Given material:
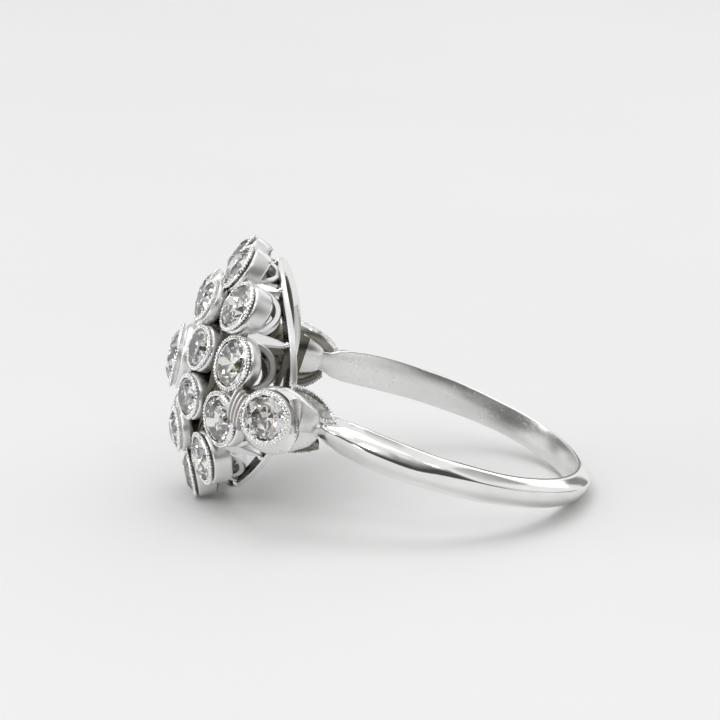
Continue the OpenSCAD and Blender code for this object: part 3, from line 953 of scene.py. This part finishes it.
plate_curve = bpy.data.curves.new("gallery_plate", "CURVE")
plate_curve.dimensions = "2D"
plate_curve.fill_mode = "BOTH"
plate_curve.extrude = plate_extrude
plate_curve.bevel_depth = plate_edge
plate_curve.bevel_resolution = 2
holes = [(0.0, 0.0, centre_hole_r)]
for k in range(1, inner_count + 1):
    angle = inner_angle(k)
    holes.append((inner_half_w * math.cos(angle), inner_reach * math.sin(angle), inner_hole_r))
outlines = [[(plate_half_w * math.cos(a), plate_reach * math.sin(a)) for a in turns(96)]]
outlines += [[(q + r * math.cos(a), z + r * math.sin(a)) for a in turns(32)] for q, z, r in holes]
for outline in outlines:
    spline = plate_curve.splines.new("POLY")
    spline.points.add(len(outline) - 1)
    for point, (x, y) in zip(spline.points, outline):
        point.co = (x, y, 0, 1)
    spline.use_cyclic_u = True
plate_mesh = plain_mesh("gallery_plate", new_object("plate_outline", plate_curve))
stood_up = Matrix(((0, 0, -1, -plate_p), (1, 0, 0, 0), (0, 1, 0, 0), (0, 0, 0, 1)))
plate_mesh.transform(leaned @ stood_up)
weld(plate_mesh, 1e-8)
# The plate is coloured with the dark painted shade metal.
metal_piece("gallery_plate", plate_mesh, cast, "ring_mount")

# Collets
# Turned cups, open behind, with a low rim rubbed over the stone in grains and milled outside. Under
# the milling runs a fine groove, painted dark as shade on the outer row and satin on the others, then a
# brushed drum, and a cone behind its edge that is painted dark as shade.
outer_half_w, outer_reach = 5.35, 6.0
outer_end_lean, outer_side_lean = 23, 37
inner_end_lean, inner_side_lean = 18, 28
inner_end_p, inner_side_p, inner_r = 13.1, 12.8, 1.05
centre_p, centre_r = 13.85, 1.55
outer_own_turn, inner_own_turn = 1.9, 1.3
collet_lobes, collet_steps = 8, 72
mill_r, centre_mill_r, mill_height = 1.12, 1.085, 0.03
grain_r, grain_height = 1.0, 0.085


def collet_mesh(rim_r, drum, depth, groove):
    """One collet for a stone of radius 1, girdle on Z = 0."""
    profile = [
        (0.56, -depth), (0.97, -0.12), (1.03, -0.07), (1.03, 0.02), (0.995, 0.05), (0.98, 0.07),
        (0.985, 0.09), (1.01, 0.10), (1.05, 0.09), (rim_r - 0.10, 0.05), (rim_r - 0.08, 0.02),
        (rim_r - 0.085, -0.03), (rim_r - 0.10, -0.06), (rim_r - 0.095, -0.11), (rim_r - 0.02, -0.15),
        (rim_r, -0.19), (rim_r + 0.008, -0.30), (rim_r + 0.01, -drum * 0.60), (rim_r, -drum * 0.86),
        (rim_r - 0.02, -drum * 0.96), (rim_r - 0.06, -drum), (rim_r - 0.15, -drum - 0.02),
        (rim_r * 0.78, -drum - 0.05), (rim_r * 0.60, -depth),
    ]
    rows = []
    for a in turns(collet_steps):
        swell = 0.5 + 0.5 * math.cos(collet_lobes * a + 0.7 * math.sin(2 * a + 1))
        by_hand = 1 + 0.006 * math.sin(2 * a + 0.7) + 0.004 * math.sin(5 * a + 2)
        row = []
        for r, z in profile:
            if z > 0.05:
                r -= 0.03 * swell
                z += 0.03 * swell
            elif r > 1.03:
                r *= by_hand
                z *= 1 + 0.05 * math.sin(3 * a) if z < -0.4 else 1
            row.append((r * math.cos(a), r * math.sin(a), z))
        rows.append(row)

    # Painted shade (2) goes in the outer groove and on the cone behind the drum; the drum is satin (1).
    def finish(spot, way_out):
        r = math.hypot(spot.x, spot.y)
        outwards = way_out.x * spot.x + way_out.y * spot.y > 0
        if outwards and r < rim_r - 0.07 and -0.12 < spot.z < 0.0:
            return groove
        if outwards and r < rim_r - 0.1 and spot.z < -drum * 0.9:
            return 2
        return 1 if r > rim_r - 0.04 and -drum * 0.9 < spot.z < -0.16 else 0

    return finished(mesh_from("collet", *loft(rows, joined=True), sharp=40), finish)


def facing(lean):
    """Turns a collet's axis from +Z to face out of the cluster, leaning outwards."""
    return Matrix.Rotation(-math.radians(lean), 4, "Z") @ Matrix.Rotation(-math.pi / 2, 4, "Y")


def round_rim(place, r, z):
    return [place @ Vector((r * math.cos(a), r * math.sin(a), z)) for a in turns(64)]


row_places = {"side": [], "end": []}
for k in range(1, outer_count + 1):
    angle = outer_angle(k)
    spot = in_row(outer_half_w, outer_reach, angle, outer_height(angle))
    place = leaned @ spot @ facing(by_side(outer_end_lean, outer_side_lean, angle))
    part_of_row = "side" if abs(math.cos(angle)) > 0.9 else "end"
    turned = place @ Matrix.Rotation(outer_own_turn * k, 4, "Z")
    row_places[part_of_row].append(turned @ Matrix.Scale(outer_width(angle) / 2, 4))
inner_places = []
for k in range(1, inner_count + 1):
    angle = inner_angle(k)
    spot = in_row(inner_half_w, inner_reach, angle, by_side(inner_end_p, inner_side_p, angle))
    place = leaned @ spot @ facing(by_side(inner_end_lean, inner_side_lean, angle))
    inner_places.append(place @ Matrix.Rotation(inner_own_turn * k, 4, "Z") @ Matrix.Scale(inner_r, 4))
centre_spot = leaned @ Matrix.Translation((-centre_p, 0, 0))
centre_place = centre_spot @ Matrix.Rotation(-math.pi / 2, 4, "Y") @ Matrix.Scale(centre_r, 4)
# The last value marks the groove: 2 paints shade into it, 1 leaves it satin.
for name, places, rim_r, drum, depth, groove in (
    ("side_collets", row_places["side"], 1.17, 0.62, 0.96, 2),
    ("end_collets", row_places["end"], 1.18, 1.0, 1.16, 2),
    ("inner_collets", inner_places, 1.18, 0.70, 1.70, 1),
    ("centre_collet", [centre_place], 1.14, 0.62, 1.55, 1),
):
    set_out(name, collet_mesh(rim_r, drum, depth, groove), places, polished)

around_centre = row_places["side"] + row_places["end"] + inner_places
mill_lines = [round_rim(place, mill_r, mill_height) for place in around_centre]
mill_lines.append(round_rim(centre_place, centre_mill_r, mill_height))
milled("collet_beads", mill_lines, 0.082, 0.185, polished, 0.2)
grain_lines = [round_rim(place, grain_r, grain_height) for place in around_centre + [centre_place]]
milled("setting_grains", grain_lines, 0.07, 0.27, polished, 0.4)

# Stones
# Old round cuts in clear diamond, with pale blue, yellow-green, orange and violet painted into a few
# small cells as flashes of fire. They are the imported solids with their own facets: only their material is
# made here.
diamond, nodes = new_material("diamond")
place = nodes.add("ShaderNodeTexCoord", out=3)
# Painted colour flashes: a few cells of the facets are tinted to stand in for the stone's fire.
cells = nodes.add("ShaderNodeTexVoronoi", Vector=place, Scale=2600.0, out=1)
painted_flash_stops = [
    (0.0, (0.62, 0.86, 1.0)), (0.05, (0.80, 0.94, 1.0)), (0.08, (1.0, 1.0, 1.0)), (0.86, (1.0, 1.0, 0.99)),
    (0.90, (0.90, 1.0, 0.62)), (0.94, (1.0, 0.82, 0.55)), (1.0, (0.90, 0.80, 1.0)),
]
cell = nodes.add("ShaderNodeSeparateXYZ", Vector=cells)
painted_flashes = nodes.add("ShaderNodeValToRGB", {"stops": painted_flash_stops}, Fac=cell)
stone_shader = nodes.add(
    "ShaderNodeBsdfPrincipled", Base_Color=painted_flashes, Roughness=0.0, IOR=2.42, Transmission_Weight=0.96
)
nodes.add("ShaderNodeOutputMaterial", Surface=stone_shader)
for thing in bpy.context.scene.objects:
    if thing.get("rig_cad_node") and "stone" in thing["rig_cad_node"]:
        thing.data.materials.clear()
        thing.data.materials.append(diamond)

bpy.context.view_layer.update()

Your objective:
Only the lines from the start of the data to the line holding "grain_r, grain_height = 1.0, 0.085" are wanted; return them exactly, both ends included.

Finished task:
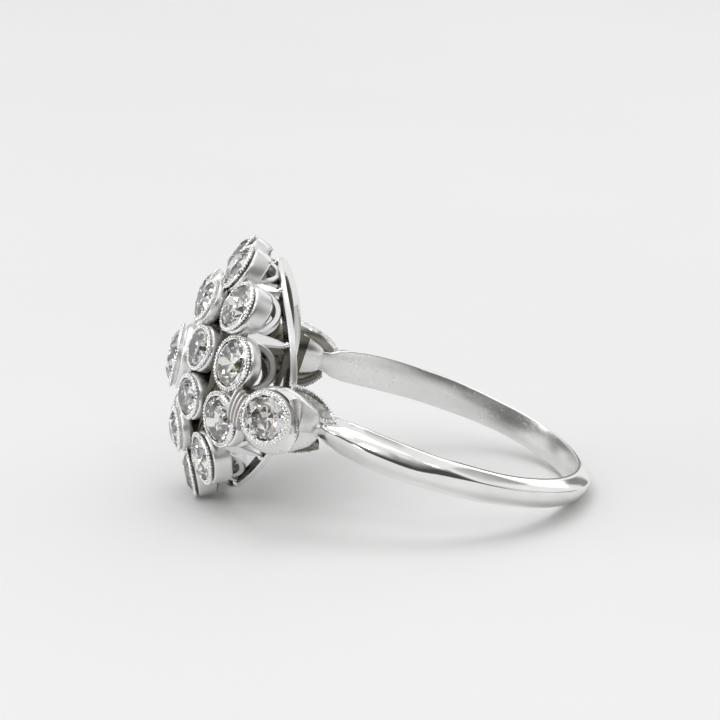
Continue the OpenSCAD and Blender code for this object: part 3, from line 953 of scene.py. This part finishes it.
plate_curve = bpy.data.curves.new("gallery_plate", "CURVE")
plate_curve.dimensions = "2D"
plate_curve.fill_mode = "BOTH"
plate_curve.extrude = plate_extrude
plate_curve.bevel_depth = plate_edge
plate_curve.bevel_resolution = 2
holes = [(0.0, 0.0, centre_hole_r)]
for k in range(1, inner_count + 1):
    angle = inner_angle(k)
    holes.append((inner_half_w * math.cos(angle), inner_reach * math.sin(angle), inner_hole_r))
outlines = [[(plate_half_w * math.cos(a), plate_reach * math.sin(a)) for a in turns(96)]]
outlines += [[(q + r * math.cos(a), z + r * math.sin(a)) for a in turns(32)] for q, z, r in holes]
for outline in outlines:
    spline = plate_curve.splines.new("POLY")
    spline.points.add(len(outline) - 1)
    for point, (x, y) in zip(spline.points, outline):
        point.co = (x, y, 0, 1)
    spline.use_cyclic_u = True
plate_mesh = plain_mesh("gallery_plate", new_object("plate_outline", plate_curve))
stood_up = Matrix(((0, 0, -1, -plate_p), (1, 0, 0, 0), (0, 1, 0, 0), (0, 0, 0, 1)))
plate_mesh.transform(leaned @ stood_up)
weld(plate_mesh, 1e-8)
# The plate is coloured with the dark painted shade metal.
metal_piece("gallery_plate", plate_mesh, cast, "ring_mount")

# Collets
# Turned cups, open behind, with a low rim rubbed over the stone in grains and milled outside. Under
# the milling runs a fine groove, painted dark as shade on the outer row and satin on the others, then a
# brushed drum, and a cone behind its edge that is painted dark as shade.
outer_half_w, outer_reach = 5.35, 6.0
outer_end_lean, outer_side_lean = 23, 37
inner_end_lean, inner_side_lean = 18, 28
inner_end_p, inner_side_p, inner_r = 13.1, 12.8, 1.05
centre_p, centre_r = 13.85, 1.55
outer_own_turn, inner_own_turn = 1.9, 1.3
collet_lobes, collet_steps = 8, 72
mill_r, centre_mill_r, mill_height = 1.12, 1.085, 0.03
grain_r, grain_height = 1.0, 0.085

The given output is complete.